The European layer changes everything

Twins’ season is even heavier because the club will also play in the inaugural Baseball Champions League Europe. The new competition brings together eight clubs from five countries, with a group stage scheduled from 22 to 24 May 2026 and a Final Four set for September 2026. That alone raises the stakes, because the Dutch champion or top Dutch side will not just be measured at home, but against the best from across the continent.

For Oosterhout Twins, the group stage takes place in Regensburg. The club opens there on 22 May 2026 against Guggenberger Legionäre in the Armin-Wolf-Baseball-Arena, a trip that gives the season a different rhythm and a different level of pressure. Only two Dutch clubs made it into the first edition of the tournament, Curaçao Neptunus and Oosterhout Twins, which tells you how high the bar already is.

What the roster says about the plan

The 2026 roster also gives clues about how Twins want to make this work. The squad includes Ayumu Ishikawa, Terrence Garcia, Rob Paller, Yves Poesmans, Axel Poesmans, Jerzy van Gool, Onne van Gool, Faas Sluijter, Nando Mostaert and Lucas den Duijn. That mix points to a club trying to balance experience, lineup flexibility and the kind of internal competition that keeps a season from flattening out.

For a team with title ambitions, this is the practical side of the argument. Depth is not a luxury once the schedule includes Hoofdklasse pressure and a European campaign on top.

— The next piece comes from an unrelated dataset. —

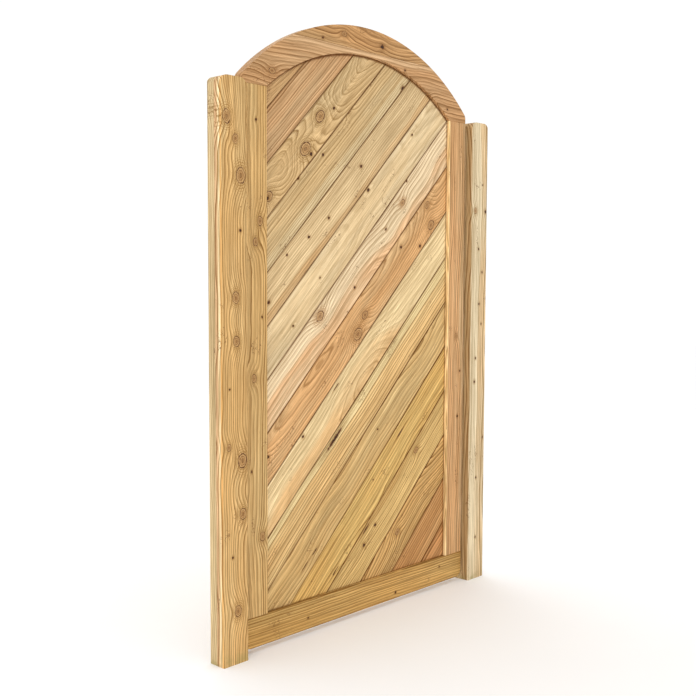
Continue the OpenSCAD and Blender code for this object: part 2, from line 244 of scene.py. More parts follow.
def sound_wood(g, placed, given, radius, late, early):
    """The colour of wood without faults, and its fibres."""
    heart = g.step(radius, given["Heart"], g.math("ADD", given["Heart"], HEART_EDGE), 1.0, 0.0)
    cloud = pattern(g, placed, "cloud", 3.0, 0.55)
    warmth = g.math("MULTIPLY", heart, g.step(cloud, 0.3, 0.62, 0.3, 1.0))
    colour = g.mix(warmth, given["Pale"], given["Warm"])
    streak = g.math("MULTIPLY", g.centred(pattern(g, placed, "streak", 3.0, 0.65)), given["Streaks"])
    fibre = pattern(g, placed, "fibre", 4.0, 0.7)
    shade = g.math("MULTIPLY_ADD", g.centred(fibre), FIBRE_SHADE, 1.0)
    shade = g.math("ADD", shade, g.math("MULTIPLY", streak, STREAK_SHADE))
    shade = g.math("ADD", shade, g.math("MULTIPLY", g.centred(cloud), CLOUD_SHADE))
    shade = g.math("MULTIPLY_ADD", early, EARLY_SHADE, shade)
    # dark wood is warmer, so green and blue fall off faster than red
    shade = g.combine(shade, g.math("POWER", shade, 1.12), g.math("POWER", shade, 1.35))
    colour = g.mix(1.0, colour, shade, "MULTIPLY")
    return g.mix(g.math("MULTIPLY", late, 1.0, clamp=True), colour, given["Late"]), fibre


def small_marks(g, placed, given, colour):
    """Adds short resin ducts, greyish marks here and there, and thin dark scribbles of ingrown bark."""
    duct = pattern(g, placed, "duct", 1.0, 0.4)
    colour = g.mix(g.step(duct, 0.72, 0.8, 0.0, 0.5), colour, given["Late"])
    mark = pattern(g, placed, "mark", 4.0, 0.6)
    colour = g.mix(g.step(mark, 0.67, 0.76, 0.0, 0.35), colour, GREYED)
    curl = g.math("ABSOLUTE", g.centred(pattern(g, placed, "curl", 2.0, 0.5)))
    area = g.step(pattern(g, placed, "curled_area", 1.0, 0.5), 0.63, 0.7, 0.0, 0.8)
    return g.mix(g.math("MULTIPLY", g.step(curl, 0.006, 0.022, 1.0, 0.0), area), colour, BARK)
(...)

It is the difference between staying in the race and watching the race speed away. Twins’ task is to make sure that the roster can absorb the extra load without losing the consistency that made last year’s third place historic in the first place.

The real test starts now

The clearest early warning came quickly. On 9 April 2026, Twins opened at home against Curaçao Neptunus and lost 2-9, then faced the same opponent again in a pair of away games on 11 April. That opening stretch said a lot about the challenge ahead: the top of the Dutch game is not waiting, and the first hard lessons arrive immediately.

That is why this season should be read through a simple lens. If Twins are going to turn title ambition into something real, they will have to show it against Neptunus, hold their level through the Hoofdklasse grind and carry enough discipline into Europe to handle a far thicker schedule. The club has already proved it can break through. Now it has to prove it can stay there.